Before Buying a Hand Truck

By: jraynal
Unlike storage carts, which support the weight of the load entirely with structural steel, hand trucks rely on the strength of the operator to balance the load. For this reason, there is no single "safe capacity" for hand trucks. Conditions such as the size and strength of the operator, the weight of the load being moved, and the presence or absence of thresholds, ramps or slick surfaces can all affect the capacity of hand trucks. We recommend starting with small, easily handled loads and adding one or two objects at a time to determine the safe capacity for each set of conditions. It's always better to make a few extra trips than to risk injury to yourself or others by overloading a hand truck. Remember, loaded hand trucks can be dangerous! Use common sense.

Seek Assistance When Moving a Large Heavy Object:

While much of our equipment is designed to allow one (1) person to move large heavy loads, it is always prudent to use proper judgment and common sense when moving items. It is best to seek physical assistance from others when the user is not sure if they can move the object by themselves.

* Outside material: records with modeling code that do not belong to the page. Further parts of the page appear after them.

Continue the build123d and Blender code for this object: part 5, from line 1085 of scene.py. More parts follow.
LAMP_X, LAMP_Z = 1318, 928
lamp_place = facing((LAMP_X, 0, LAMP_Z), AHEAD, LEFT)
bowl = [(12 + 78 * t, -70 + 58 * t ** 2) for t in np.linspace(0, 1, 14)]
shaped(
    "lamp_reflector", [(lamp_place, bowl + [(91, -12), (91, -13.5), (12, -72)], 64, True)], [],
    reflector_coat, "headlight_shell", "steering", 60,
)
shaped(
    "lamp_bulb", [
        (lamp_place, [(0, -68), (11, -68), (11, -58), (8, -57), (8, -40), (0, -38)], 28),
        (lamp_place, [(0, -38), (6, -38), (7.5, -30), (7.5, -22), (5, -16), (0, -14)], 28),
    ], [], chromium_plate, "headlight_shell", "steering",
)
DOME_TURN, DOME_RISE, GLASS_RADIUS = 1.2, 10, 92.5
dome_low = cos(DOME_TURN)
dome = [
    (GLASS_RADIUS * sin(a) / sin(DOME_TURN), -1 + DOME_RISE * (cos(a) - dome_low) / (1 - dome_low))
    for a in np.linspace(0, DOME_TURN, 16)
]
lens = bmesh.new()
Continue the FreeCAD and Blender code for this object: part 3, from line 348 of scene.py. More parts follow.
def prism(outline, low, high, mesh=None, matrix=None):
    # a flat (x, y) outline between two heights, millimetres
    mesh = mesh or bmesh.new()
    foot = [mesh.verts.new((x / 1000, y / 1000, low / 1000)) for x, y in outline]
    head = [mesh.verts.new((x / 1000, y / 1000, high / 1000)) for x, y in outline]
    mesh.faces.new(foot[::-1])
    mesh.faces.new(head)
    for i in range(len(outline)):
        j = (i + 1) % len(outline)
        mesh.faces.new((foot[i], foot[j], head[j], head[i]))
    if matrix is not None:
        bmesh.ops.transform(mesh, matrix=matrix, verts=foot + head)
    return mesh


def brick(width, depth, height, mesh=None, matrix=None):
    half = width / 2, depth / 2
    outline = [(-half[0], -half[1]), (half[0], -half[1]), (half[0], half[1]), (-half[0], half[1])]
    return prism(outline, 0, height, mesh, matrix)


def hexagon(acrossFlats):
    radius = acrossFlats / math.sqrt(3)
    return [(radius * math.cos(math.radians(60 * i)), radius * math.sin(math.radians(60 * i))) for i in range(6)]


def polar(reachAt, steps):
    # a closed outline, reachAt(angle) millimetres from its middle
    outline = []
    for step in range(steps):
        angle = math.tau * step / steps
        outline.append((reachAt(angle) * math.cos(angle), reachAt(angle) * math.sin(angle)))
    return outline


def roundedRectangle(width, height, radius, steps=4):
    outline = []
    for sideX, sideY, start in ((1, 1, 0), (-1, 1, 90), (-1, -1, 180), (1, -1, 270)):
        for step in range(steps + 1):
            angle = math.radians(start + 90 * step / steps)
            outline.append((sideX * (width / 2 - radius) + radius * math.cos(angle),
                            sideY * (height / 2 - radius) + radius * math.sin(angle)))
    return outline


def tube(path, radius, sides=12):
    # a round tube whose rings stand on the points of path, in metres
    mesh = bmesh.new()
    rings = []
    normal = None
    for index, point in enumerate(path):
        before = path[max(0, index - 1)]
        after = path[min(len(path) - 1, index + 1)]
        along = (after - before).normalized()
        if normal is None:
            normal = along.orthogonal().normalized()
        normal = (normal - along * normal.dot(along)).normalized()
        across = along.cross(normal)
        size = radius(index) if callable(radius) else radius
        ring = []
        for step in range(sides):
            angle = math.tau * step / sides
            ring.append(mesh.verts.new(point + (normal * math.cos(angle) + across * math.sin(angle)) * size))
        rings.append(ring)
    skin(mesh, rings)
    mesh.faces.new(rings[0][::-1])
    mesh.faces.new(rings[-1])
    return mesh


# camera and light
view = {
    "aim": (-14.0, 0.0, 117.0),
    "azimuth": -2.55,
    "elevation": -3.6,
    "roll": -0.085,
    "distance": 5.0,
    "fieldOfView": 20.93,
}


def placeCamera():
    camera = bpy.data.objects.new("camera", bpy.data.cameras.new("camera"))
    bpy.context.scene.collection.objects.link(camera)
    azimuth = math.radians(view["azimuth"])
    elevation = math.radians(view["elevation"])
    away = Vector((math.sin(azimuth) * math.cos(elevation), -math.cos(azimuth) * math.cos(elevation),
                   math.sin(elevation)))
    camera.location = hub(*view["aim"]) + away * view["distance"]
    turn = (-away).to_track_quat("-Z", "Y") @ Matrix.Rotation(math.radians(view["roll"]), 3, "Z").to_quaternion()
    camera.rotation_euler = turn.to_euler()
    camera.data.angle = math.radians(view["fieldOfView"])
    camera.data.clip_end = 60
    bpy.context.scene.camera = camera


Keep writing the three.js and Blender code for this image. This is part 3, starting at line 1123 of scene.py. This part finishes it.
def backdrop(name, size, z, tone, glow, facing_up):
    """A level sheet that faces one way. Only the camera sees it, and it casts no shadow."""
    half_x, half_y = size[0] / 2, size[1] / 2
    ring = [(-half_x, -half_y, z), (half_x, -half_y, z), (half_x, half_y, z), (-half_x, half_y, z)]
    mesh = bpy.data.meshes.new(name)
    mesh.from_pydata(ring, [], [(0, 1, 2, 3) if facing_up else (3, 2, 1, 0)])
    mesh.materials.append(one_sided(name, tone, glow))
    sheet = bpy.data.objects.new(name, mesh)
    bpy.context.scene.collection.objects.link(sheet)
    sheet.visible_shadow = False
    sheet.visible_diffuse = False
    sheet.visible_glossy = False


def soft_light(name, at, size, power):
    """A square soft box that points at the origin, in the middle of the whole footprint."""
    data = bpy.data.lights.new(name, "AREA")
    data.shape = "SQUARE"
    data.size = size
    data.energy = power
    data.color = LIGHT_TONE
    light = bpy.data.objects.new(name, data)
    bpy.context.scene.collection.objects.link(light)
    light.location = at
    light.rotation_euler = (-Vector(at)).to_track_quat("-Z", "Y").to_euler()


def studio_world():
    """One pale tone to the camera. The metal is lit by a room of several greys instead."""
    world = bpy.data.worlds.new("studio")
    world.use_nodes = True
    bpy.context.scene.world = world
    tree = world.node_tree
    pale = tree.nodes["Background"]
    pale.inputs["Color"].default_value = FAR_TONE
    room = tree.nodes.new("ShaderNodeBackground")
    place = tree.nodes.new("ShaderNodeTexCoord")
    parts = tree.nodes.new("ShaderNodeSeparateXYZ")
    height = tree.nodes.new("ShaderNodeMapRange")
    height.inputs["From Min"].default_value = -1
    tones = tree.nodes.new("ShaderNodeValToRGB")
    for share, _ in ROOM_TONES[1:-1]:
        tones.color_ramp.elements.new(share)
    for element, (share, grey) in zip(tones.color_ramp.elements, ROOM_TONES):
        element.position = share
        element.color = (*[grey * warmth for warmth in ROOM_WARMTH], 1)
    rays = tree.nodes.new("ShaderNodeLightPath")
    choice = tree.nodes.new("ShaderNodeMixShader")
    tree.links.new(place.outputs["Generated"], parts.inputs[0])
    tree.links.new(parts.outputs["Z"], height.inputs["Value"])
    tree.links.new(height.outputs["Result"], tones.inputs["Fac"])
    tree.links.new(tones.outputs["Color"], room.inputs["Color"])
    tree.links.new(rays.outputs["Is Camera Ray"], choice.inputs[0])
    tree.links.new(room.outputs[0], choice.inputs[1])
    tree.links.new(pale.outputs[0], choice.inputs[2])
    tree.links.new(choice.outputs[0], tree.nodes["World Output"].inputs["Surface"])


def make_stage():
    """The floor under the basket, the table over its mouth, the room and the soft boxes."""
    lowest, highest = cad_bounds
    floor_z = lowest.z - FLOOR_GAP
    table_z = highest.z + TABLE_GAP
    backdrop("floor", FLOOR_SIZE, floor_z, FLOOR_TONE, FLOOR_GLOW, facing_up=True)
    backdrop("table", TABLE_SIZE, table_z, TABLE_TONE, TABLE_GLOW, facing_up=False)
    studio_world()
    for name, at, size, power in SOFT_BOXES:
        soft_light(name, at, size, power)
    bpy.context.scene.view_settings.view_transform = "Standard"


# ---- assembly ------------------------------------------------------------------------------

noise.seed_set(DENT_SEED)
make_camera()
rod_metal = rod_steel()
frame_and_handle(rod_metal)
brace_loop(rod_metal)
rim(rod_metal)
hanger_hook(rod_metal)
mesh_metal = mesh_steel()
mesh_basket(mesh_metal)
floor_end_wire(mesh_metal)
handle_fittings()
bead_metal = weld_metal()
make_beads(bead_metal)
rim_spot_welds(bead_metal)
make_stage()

When loading hand trucks, keep your feet clear of the wheels. Do not exceed the manufacturer's load rated capacity. Read the capacity plate on the hand truck if you are unsure.

Place the load so that it will not slip, shift, or fall. Use the straps, if they are provided, to secure the load or order straps to go with the hand truck as a safety measure.

For extremely bulky or pressurized items such as gas cylinders, strap or chain the items to the hand truck.

Tip the load slightly forward so that the tongue of the hand truck goes under the load.
Push the tongue of the hand truck all the way under the load that is to be moved.
Keep the center of gravity of the load as low s possible by placing heavier objects below the lighter objects.

Push the load so that the weight will be carried by the axle and not the handles.
If your view is obstructed, ask a spotter to assist in guiding the load.

Do not walk backward with the hand truck, unless going up stairs or ramps.
When going down an incline, keep the hand truck in front of you so that it can be controlled at all times.

Move hand trucks at a walking pace.
Store hand trucks with the tongue under a pallet, shelf, or table. Individuals often move beverages from a delivery truck or storage shelf to a hand truck or stack. Product to be moved by a hand truck can be stacked to shoulder height and may need to be lowered to ground level. These lifting tasks pose an increased risk of pain and injury and should be considered hazardous unless appropriate solutions are implemented.